There is little to glean from the January 2003 memo from the CIA to the OLC, other than that:
Unless otherwise approved by Headquarters CIA officers [redacted] may use only Permissible Interrogation Techniques. Permissible Interrogation Techniques consiste of both (a) Standard Techniques and (b) Enhanced Techniques.
ABC News reported in late 2005 that the list of Enhanced Techniques was as follows:
  1. The Attention Grab: The interrogator forcefully grabs the shirt front of the prisoner and shakes him.
  2. Attention Slap: An open-handed slap aimed at causing pain and triggering fear.
  3. The Belly Slap: A hard open-handed slap to the stomach. The aim is to cause pain, but not internal injury. Doctors consulted advised against using a punch, which could cause lasting internal damage.
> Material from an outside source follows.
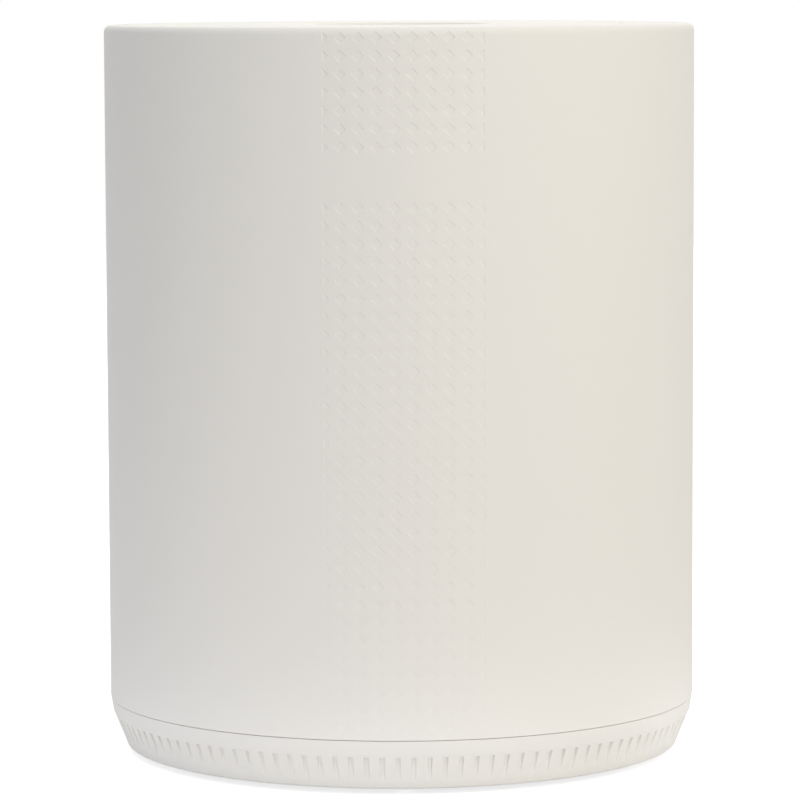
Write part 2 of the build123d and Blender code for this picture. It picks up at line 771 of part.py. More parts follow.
motor_shaft = 2.5
motor_high_z = 122.0
shaft_end_z = gearbox_high_z + 8
with BuildPart() as motor_pinion:
    gear(
        pinion_teeth,
        gear_module,
        motor_bearing + 180 + 180 / pinion_teeth,
        motor_place,
        *upper_gears,
    )
    tube(motor_shaft, 0, upper_gears[1], shaft_end_z, centre=motor_place)
write(motor_pinion, "motor_pinion")

with BuildPart() as motor_can:
    tube(motor_radius, 0, gearbox_high_z + 0.1, motor_high_z, centre=motor_place)
    tube(6, 0, motor_high_z, motor_high_z + 3, centre=motor_place)
    with Locations((*motor_place, shaft_end_z + 0.5)):
        Cylinder(motor_shaft + running, 8.5, align=hanging, mode=Mode.SUBTRACT)
write(motor_can, "motor_can")

box_lobes = [((0, 0), 60.0), (idler_place, 46.0), (motor_place, 18.0)]


def gearbox_outline(height, grow):
    """The gearbox's outline at a height: three round lobes run together."""
    with BuildSketch(Plane.XY.offset(height)) as outline:
        for centre, radius in box_lobes:
            with Locations(centre):
                Circle(radius + grow)
    return outline.sketch


gearbox_wall = 2.5
floor_z = gearbox_low_z + 3
cover_z = gearbox_high_z - 3
far_screw = polar(51.5, 262)
screw_places = [
    polar(66, 20),
    polar(66, 100),
    polar(66, 170),
    (idler_place[0] + far_screw[0], idler_place[1] + far_screw[1]),
]
lower_height = cover_z - gearbox_low_z - 0.05
boss_size = 4.5            # radius of the screw bosses
screw_bore = 1.6
sleeve_radius = shaft_radius + 3  # outside of the shaft's bushes
with BuildPart() as gearbox_lower:
    extrude(gearbox_outline(gearbox_low_z, gearbox_wall), amount=lower_height)
    extrude(gearbox_outline(floor_z, 0), amount=40, mode=Mode.SUBTRACT)
    with Locations(*[(x, y, gearbox_low_z) for x, y in screw_places]):
        Cylinder(boss_size, lower_height, align=upright)
    with Locations(*[(x, y, cover_z) for x, y in screw_places]):
        Cylinder(screw_bore, 24, mode=Mode.SUBTRACT)
    tube(sleeve_radius + seated, 0, 20, 50, mode=Mode.SUBTRACT)
    tube(pin_size + seated, 0, gearbox_low_z + 1, 50, centre=idler_place, mode=Mode.SUBTRACT)
write(gearbox_lower, "gearbox_lower")

with BuildPart() as gearbox_upper:
    extrude(gearbox_outline(cover_z, gearbox_wall), amount=gearbox_high_z - cover_z)
    with Locations(*[(x, y, cover_z) for x, y in screw_places]):
        Cylinder(boss_size, gearbox_high_z - cover_z, align=upright)
    with Locations(*[(x, y, cover_z) for x, y in screw_places]):
        Cylinder(screw_bore, 24, mode=Mode.SUBTRACT)
    tube(sleeve_radius + seated, 0, 50, 70, mode=Mode.SUBTRACT)
    tube(pin_size + seated, 0, 50, gearbox_high_z - 1, centre=idler_place, mode=Mode.SUBTRACT)
    tube(6, 0, 50, 70, centre=motor_place, mode=Mode.SUBTRACT)
write(gearbox_upper, "gearbox_upper")

with BuildPart() as gearbox_screws:
    with Locations(*[(x, y, gearbox_high_z) for x, y in screw_places]):
        Cylinder(screw_head_radius, 2.2, align=upright)
        Cylinder(1.5, 14, align=hanging)
write(gearbox_screws, "gearbox_screws")

with BuildPart() as shaft_bushes:
    tube(sleeve_radius, shaft_radius + running, gearbox_low_z, floor_z + 1)
    tube(sleeve_radius, shaft_radius + running, cover_z - 1, gearbox_high_z + 1)
write(shaft_bushes, "shaft_bushes")

# ---- air path and filter ---------------------------------------------------------------------
fan_centre_z = 290.0
fan_y = (109.5, 131.0)
fan_mouth = 9.0            # radius of the hole that the fan draws through
impeller_radius = 17.0
blade_count = 9
outlet_x = (-18.0, 18.0)   # the fan blows down through this slot into the filter box
outlet_y = (111.5, 115.5)


def facing_front(y):
    """The fan's own frame at a depth y: its axis runs forwards."""
    return Location((0, y, fan_centre_z), (90, 0, 0))


duct_y = (98.0, 109.4)
duct_wall = 2.0
duct_z = (278.0, 312.0)
with BuildPart() as air_duct:
    block((-18, 18), duct_y, duct_z)
    duct_inside = (duct_z[0] + duct_wall, duct_z[1] - duct_wall)
    block((-16, 16), (90, duct_y[1] - duct_wall), duct_inside, mode=Mode.SUBTRACT)
    tube(chamber_outer + 0.1, 0, 270, 314, mode=Mode.SUBTRACT)
    with Locations(facing_front(108)):
        Cylinder(fan_mouth, 10, mode=Mode.SUBTRACT)
write(air_duct, "air_duct")

with BuildPart() as fan_housing:
    block((-22, 22), fan_y, (fan_centre_z - 23, fan_centre_z + 22))
    with Locations(facing_front((fan_y[0] + fan_y[1]) / 2)):
        Cylinder(impeller_radius + 3, fan_y[1] - fan_y[0] - 4, mode=Mode.SUBTRACT)
    with Locations(facing_front(fan_y[0])):
        Cylinder(fan_mouth, 10, mode=Mode.SUBTRACT)
    block(outlet_x, outlet_y, (260, fan_centre_z - 10), mode=Mode.SUBTRACT)
write(fan_housing, "fan_housing")

with BuildPart() as fan_motor:
    with Locations(facing_front(fan_y[1] - 2)):
        Cylinder(7, 6, align=upright)
write(fan_motor, "fan_motor")

with BuildPart() as fan_impeller:
    with Locations(facing_front(122.5)):
        Cylinder(impeller_radius, 1.5, align=upright)
        Cylinder(6, 7, align=upright)
        with PolarLocations(12, blade_count):
            with Locations(Location((0, 0, 0), (0, 0, 25))):
                Box(9, 1.2, 9, align=upright)
write(fan_impeller, "fan_impeller")

box_half = filter_half_width + 0.5
box_back_y = 133.5
plenum_y = 116.0
with BuildPart() as filter_box:
    block((-box_half, box_half), (108, box_back_y), (filter_low_z - 2, filter_high_z + 2))
    box_inside = (2 - box_half, box_half - 2)
    block(box_inside, (110, 200), (filter_low_z, filter_high_z), mode=Mode.SUBTRACT)
    block(outlet_x, outlet_y, (250, 280), mode=Mode.SUBTRACT)
write(filter_box, "filter_box")

drawer_gap = 0.4
drawer_half = filter_half_width - 2.5
pull_half = 22.0
pull_z = (246.0, 258.0)
cassette_high_z = pull_z[0] - 5
slot_pitch = 7.0
slot_rows = 14
slot_size = (72.0, 2.8)
drawer_z = (filter_low_z + drawer_gap, filter_high_z - drawer_gap)
tray_y = (plenum_y, 150.0)
tray_low_z = filter_low_z + 2.2
tray_high_z = cassette_high_z + 2
with BuildPart() as drawer_tray:
    block((-drawer_half, drawer_half), tray_y, (tray_low_z, tray_low_z + 2))
    block((-drawer_half, drawer_half), tray_y, (cassette_high_z + 0.3, tray_high_z))
    for side in (-1, 1):
        cheek = sorted((side * drawer_half, side * (drawer_half - 1.5)))
        block(cheek, tray_y, (tray_low_z, tray_high_z))
    block((-pull_half - 2, pull_half + 2), (126, 150), (pull_z[0] - 2, pull_z[1] + 2))
    tube(inner_radius + 1, 0, 100, 300, mode=Mode.INTERSECT)

with BuildPart() as filter_drawer:
    rounded_window(filter_half_width - drawer_gap, *drawer_z, 7.6, mode=Mode.ADD)
    tube(drum_radius, inner_radius, 100, 300, mode=Mode.INTERSECT)
    add(drawer_tray.part)
    block((-pull_half, pull_half), (128, 160), pull_z, mode=Mode.SUBTRACT)
    slot_middle = (filter_low_z + cassette_high_z) / 2 + 2
    slot_sheet = Plane(origin=(0, 100, slot_middle), x_dir=(1, 0, 0), z_dir=(0, 1, 0))
    with BuildSketch(slot_sheet) as exhaust_slots:
        with GridLocations(0, slot_pitch, 1, slot_rows):
            SlotOverall(*slot_size)
    extrude(exhaust_slots.sketch, amount=80, mode=Mode.SUBTRACT)
write(filter_drawer, "filter_drawer")

cassette_half = drawer_half - 1.8
cassette_y = (plenum_y + 0.4, 131.0)
cassette_z = (filter_low_z + 4.5, cassette_high_z)
rim = 2.0
inner_x = (rim - cassette_half, cassette_half - rim)
inner_z = (cassette_z[0] + rim, cassette_z[1] - rim)
with BuildPart() as carbon_cassette:
    block((-cassette_half, cassette_half), cassette_y, cassette_z)
    block(inner_x, (100, 150), inner_z, mode=Mode.SUBTRACT)
write(carbon_cassette, "carbon_cassette")

with BuildPart() as carbon_granules:
    block(inner_x, (cassette_y[0] + 1.2, cassette_y[1] - 1.2), inner_z)
write(carbon_granules, "carbon_granules")

with BuildPart() as cassette_mesh:
    for y in (cassette_y[0] + 0.2, cassette_y[1] - 1.2):
        block(inner_x, (y, y + 1.0), inner_z)
write(cassette_mesh, "cassette_mesh")

# ---- power -----------------------------------------------------------------------------------
inlet_face_y = 145.4
inlet_floor_y = 129.0
socket_half = (11.5, 7.5)  # half width and half height of the socket
socket_cut = 4.0           # its two upper corners are cut off
with BuildPart() as power_inlet:
    block((-16, 16), (122, inlet_face_y), (inlet_z - 12, inlet_z + 12))
    block((-20, 20), (138, 141), (inlet_z - 15, inlet_z + 15))
    mouth = Plane(origin=(0, inlet_floor_y, inlet_z), x_dir=(-1, 0, 0), z_dir=(0, 1, 0))
    with BuildSketch(mouth) as cavity:
        with BuildLine():
            Polyline(
                (-socket_half[0], -socket_half[1]),
                (socket_half[0], -socket_half[1]),
                (socket_half[0], socket_half[1] - socket_cut),
                (socket_half[0] - socket_cut, socket_half[1]),
                (socket_cut - socket_half[0], socket_half[1]),
                (-socket_half[0], socket_half[1] - socket_cut),
                close=True,
            )
        make_face()
    extrude(amount=40, mode=Mode.SUBTRACT)
write(power_inlet, "power_inlet")

pin_places = [(-7, inlet_z - 2), (7, inlet_z - 2), (0, inlet_z + 2)]
with BuildPart() as inlet_pins:
    with Locations(*[(x, inlet_floor_y, z) for x, z in pin_places]):
        Box(2, 11, 4, align=(Align.CENTER, Align.MIN, Align.CENTER))
write(inlet_pins, "inlet_pins")

# The board carries a transformer, two capacitors and a heat sink.
board_top = board_z + board_thickness
with BuildPart() as main_board:
    block(board_x, board_y, (board_z, board_top))
    block((24, 50), (40, 64), (board_top, board_top + 13))
    with Locations((62, 42, board_top), (78, 42, board_top)):
        Cylinder(5.5, 13, align=upright)
    block((60, 84), (62, 68), (board_top, board_top + 12))
write(main_board, "main_board")
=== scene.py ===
import json
from math import acos, atan2, cos, hypot, pi, radians, sin, tan

import bmesh
import bpy
from mathutils import Matrix, Quaternion, Vector


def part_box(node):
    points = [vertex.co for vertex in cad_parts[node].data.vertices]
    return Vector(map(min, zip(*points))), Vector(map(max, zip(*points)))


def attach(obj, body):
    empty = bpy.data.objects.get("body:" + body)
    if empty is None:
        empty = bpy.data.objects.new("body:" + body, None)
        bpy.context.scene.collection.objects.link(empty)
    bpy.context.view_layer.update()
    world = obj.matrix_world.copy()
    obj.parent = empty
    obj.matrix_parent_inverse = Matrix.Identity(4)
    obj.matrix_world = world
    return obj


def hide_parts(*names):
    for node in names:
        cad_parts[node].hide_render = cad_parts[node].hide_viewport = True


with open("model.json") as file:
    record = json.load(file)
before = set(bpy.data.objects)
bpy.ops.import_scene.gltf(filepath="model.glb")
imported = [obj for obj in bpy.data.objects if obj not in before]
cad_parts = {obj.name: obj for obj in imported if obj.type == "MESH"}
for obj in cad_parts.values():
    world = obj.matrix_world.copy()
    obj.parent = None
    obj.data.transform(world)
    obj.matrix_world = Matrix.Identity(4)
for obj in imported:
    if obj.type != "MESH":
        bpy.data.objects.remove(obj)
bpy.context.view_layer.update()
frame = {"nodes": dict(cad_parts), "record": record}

bl_info = {
    "name": "Food waste composter",
    "version": (1, 0, 0),
    "blender": (4, 5, 0),
    "location": "3D View > Sidebar > Composter",
    "description": "Models the shells of a drum-shaped electric food waste composter",
    "category": "Object",
}

NODES = frame["nodes"]
RECORD = frame["record"]
SLOTS = {row["node"]: row["material_slot"] for row in RECORD["subparts"]}
BODIES = {n: body for body, names in RECORD["behaviour"]["bodies"].items() for n in names}
MM = 0.001
TURN = 2 * pi

# ---- places taken from the frame, in metres
SLEEVE_LOW, SLEEVE_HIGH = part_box("outer_sleeve")
SKIRT_LOW, SKIRT_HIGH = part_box("base_skirt")
DRUM_RADIUS = SLEEVE_HIGH.x
TOP = SLEEVE_HIGH.z
SEAM_HIGH = SLEEVE_LOW.z
SKIRT_RADIUS = SKIRT_HIGH.x
SKIRT_FOOT = SKIRT_LOW.z

# ---- sizes of the drum, in metres
WALL = 3 * MM
EXACT = 0.01 * MM  # for finding what lies in a place
BEND_DEPTH = 0.15 * MM  # the drum's lower lip stands this far inside its wall
TOP_RINGS = 8  # facets of the rounded top edge and of the bend above the seam
BEND_RINGS = 6
POCKET_COLUMNS = 108  # how many columns would go round the whole drum
FULL_COLUMNS = 4  # whole columns on each side of the middle
ROWS = ((360.2 * MM, 7), (280.4 * MM, 30))  # height of the first row, number of rows
GAP_LINES = 4  # rings across the bare band between the two fields
LOWEST_SHARE = 0.38  # the rows get shallower downwards, to this share of the top one
DECK_GAP = 0.2 * MM  # round the deck, and below it
DECK_DROP = 0.3 * MM
SHELF_WIDTH = 4.2 * MM  # what the deck rests on
LIP_WIDTH = 11.5 * MM  # the flange that the skirt is screwed to
CUT_FROM = 90 * MM  # how far back the window tools start and end
CUT_TO = 200 * MM
WINDOW_GAP = 0.4 * MM
WINDOW_CORNER = 8 * MM
INLET_HALF = (16.4 * MM, 12.4 * MM)
INLET_CORNER = 0.8 * MM
FIELD_BOX = ((-32 * MM, 100 * MM, 84 * MM), (32 * MM, CUT_TO, 110 * MM))  # the bare field behind
FIELD_CORNER = 3 * MM
FIELD_DEPTH = 0.5 * MM
FIELD_CORE = 200 * MM  # how tall the core is that leaves the field shallow
DRUM_ANGLE = 20  # degrees: a sharper edge than this is not shaded smooth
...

  4. Long Time Standing: This technique is described as among the most effective. Prisoners are forced to stand, handcuffed and with their feet shackled to an eye bolt in the floor for more than 40 hours. Exhaustion and sleep deprivation are effective in yielding confessions.
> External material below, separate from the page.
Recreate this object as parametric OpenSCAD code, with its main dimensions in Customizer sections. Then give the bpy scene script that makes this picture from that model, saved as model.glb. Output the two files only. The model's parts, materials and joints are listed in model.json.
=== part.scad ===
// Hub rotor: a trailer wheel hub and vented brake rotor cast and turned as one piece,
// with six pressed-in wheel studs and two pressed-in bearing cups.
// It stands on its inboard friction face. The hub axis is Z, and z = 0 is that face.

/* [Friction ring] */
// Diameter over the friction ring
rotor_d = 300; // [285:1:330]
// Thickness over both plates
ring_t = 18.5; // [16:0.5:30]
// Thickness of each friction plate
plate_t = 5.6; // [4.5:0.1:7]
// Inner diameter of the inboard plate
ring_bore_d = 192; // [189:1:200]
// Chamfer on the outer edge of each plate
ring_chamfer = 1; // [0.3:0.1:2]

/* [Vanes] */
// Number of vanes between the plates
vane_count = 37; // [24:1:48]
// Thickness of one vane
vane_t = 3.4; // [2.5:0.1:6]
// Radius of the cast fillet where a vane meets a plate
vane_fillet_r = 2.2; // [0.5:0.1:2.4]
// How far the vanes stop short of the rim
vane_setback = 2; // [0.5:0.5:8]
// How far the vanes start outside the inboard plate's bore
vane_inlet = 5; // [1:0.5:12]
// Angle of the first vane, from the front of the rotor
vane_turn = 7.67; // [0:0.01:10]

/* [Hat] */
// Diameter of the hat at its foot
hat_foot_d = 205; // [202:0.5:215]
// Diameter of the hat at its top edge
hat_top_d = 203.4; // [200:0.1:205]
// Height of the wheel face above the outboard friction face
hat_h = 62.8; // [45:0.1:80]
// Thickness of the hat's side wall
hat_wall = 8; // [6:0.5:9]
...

  5. The Cold Cell: The prisoner is left to stand naked in a cell kept near 50 degrees. Throughout the time in the cell the prisoner is doused with cold water.
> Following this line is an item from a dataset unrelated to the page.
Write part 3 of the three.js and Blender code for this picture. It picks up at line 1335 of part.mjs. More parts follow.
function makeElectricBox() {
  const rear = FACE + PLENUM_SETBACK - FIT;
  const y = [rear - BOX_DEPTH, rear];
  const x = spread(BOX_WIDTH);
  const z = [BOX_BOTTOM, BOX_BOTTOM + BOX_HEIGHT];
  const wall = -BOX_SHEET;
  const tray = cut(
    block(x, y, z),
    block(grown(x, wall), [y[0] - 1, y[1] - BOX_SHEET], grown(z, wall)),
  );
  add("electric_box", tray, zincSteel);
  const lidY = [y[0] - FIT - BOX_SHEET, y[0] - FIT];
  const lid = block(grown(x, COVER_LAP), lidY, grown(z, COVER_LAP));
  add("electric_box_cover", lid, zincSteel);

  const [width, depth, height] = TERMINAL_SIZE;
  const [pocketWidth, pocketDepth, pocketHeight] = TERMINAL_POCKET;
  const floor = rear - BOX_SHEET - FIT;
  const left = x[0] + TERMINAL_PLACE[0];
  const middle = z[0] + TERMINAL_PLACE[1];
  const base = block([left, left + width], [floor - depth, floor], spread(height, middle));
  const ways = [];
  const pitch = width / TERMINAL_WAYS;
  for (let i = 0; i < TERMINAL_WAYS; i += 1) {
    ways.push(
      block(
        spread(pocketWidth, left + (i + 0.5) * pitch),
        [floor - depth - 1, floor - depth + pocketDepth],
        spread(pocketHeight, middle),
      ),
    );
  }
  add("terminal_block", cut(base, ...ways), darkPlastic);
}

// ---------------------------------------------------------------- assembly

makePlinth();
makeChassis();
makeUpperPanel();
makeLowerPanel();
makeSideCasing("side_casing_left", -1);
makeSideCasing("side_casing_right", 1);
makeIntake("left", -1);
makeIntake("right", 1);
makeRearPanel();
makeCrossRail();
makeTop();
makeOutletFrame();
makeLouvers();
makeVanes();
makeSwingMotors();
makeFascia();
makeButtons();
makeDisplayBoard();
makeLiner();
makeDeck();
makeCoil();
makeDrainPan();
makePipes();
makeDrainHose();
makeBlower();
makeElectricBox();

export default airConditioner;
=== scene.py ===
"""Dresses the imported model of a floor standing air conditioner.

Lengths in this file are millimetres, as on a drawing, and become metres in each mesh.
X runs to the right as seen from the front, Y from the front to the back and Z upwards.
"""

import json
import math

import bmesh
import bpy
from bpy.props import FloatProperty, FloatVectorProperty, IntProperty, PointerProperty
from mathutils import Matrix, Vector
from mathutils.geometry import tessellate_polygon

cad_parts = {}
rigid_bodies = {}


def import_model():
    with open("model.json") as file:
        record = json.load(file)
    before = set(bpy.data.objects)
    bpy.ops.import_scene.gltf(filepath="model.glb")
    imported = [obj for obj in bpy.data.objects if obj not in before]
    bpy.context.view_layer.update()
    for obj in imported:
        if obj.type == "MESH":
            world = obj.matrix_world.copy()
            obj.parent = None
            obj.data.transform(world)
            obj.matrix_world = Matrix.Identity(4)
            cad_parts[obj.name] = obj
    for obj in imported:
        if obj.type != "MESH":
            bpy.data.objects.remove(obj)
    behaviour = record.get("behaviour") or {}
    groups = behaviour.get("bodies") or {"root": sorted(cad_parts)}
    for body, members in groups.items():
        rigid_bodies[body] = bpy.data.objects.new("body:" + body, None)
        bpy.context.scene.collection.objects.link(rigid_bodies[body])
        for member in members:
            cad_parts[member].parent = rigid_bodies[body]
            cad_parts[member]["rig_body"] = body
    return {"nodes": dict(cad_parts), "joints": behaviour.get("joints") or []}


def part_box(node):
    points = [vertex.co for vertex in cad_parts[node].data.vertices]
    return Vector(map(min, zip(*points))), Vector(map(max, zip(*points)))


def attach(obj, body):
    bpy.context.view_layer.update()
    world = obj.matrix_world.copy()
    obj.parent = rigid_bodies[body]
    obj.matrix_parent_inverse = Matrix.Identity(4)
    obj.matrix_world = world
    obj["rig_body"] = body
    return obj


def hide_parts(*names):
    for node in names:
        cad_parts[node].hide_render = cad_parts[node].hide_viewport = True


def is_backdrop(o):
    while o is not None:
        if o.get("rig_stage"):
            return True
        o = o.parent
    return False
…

  6. Water Boarding [sic]: The prisoner is bound to an inclined board, feet raised and head slightly below the feet. Cellophane is wrapped over the prisoner's face and water is poured over him. Unavoidably, the gag reflex kicks in and a terrifying fear of drowning leads to almost instant pleas to bring the treatment to a halt.
All of the methods listed in the ABC report are widely considered cruel and inhumane, and the United States has, in fact, both court martialed American personnel who have engaged in waterboarding and prosecuted foreign perpetrators of the technique as war criminals. The only thing with which these techniques are "enhanced" is - at a minimum - criminal behavior, and at worst, outright torture.

The final memo is from August 2004, when information about America's torture programs was just beginning to come to public attention. From the CIA to the OLC, it expresses (with some apparent concern) that the landmark Supreme Court case Rasul v. Bush, which established the right of the court system determine whether prisoners at Guantanamo Bay and other sites were rightfully imprisoned, could lead to judicial review of government interrogation practices, a prospect which it is fairly clear the author does not relish.

Despite the media and politicians' continued use of euphimisms like "enhanced interrogation techniques," it has been clear for some time that the United States has been torturing prisoners captured in the so-called War on Terror. Combined with the rendition of captives to nations that openly countenance torture during questioning, secret jails in foreign countries, and even covert prison ships, the legal cover provided by the highest levels of the Bush Administration has been part of a closely directed and tightly synchonized effort to subvert both American and international law - not to mention commonly held standards of human rights - in the service of the president's imperial ambitions. (See How We Became Torturers for more background.)

As more documentation like these memos comes to light, it will be interesting to see if the country reaches a tipping point that will make it admit its culpability and move to punish the Bush Administration's criminal acts. If past experience is any guide, that point will be a long time from now, if it ever arrives.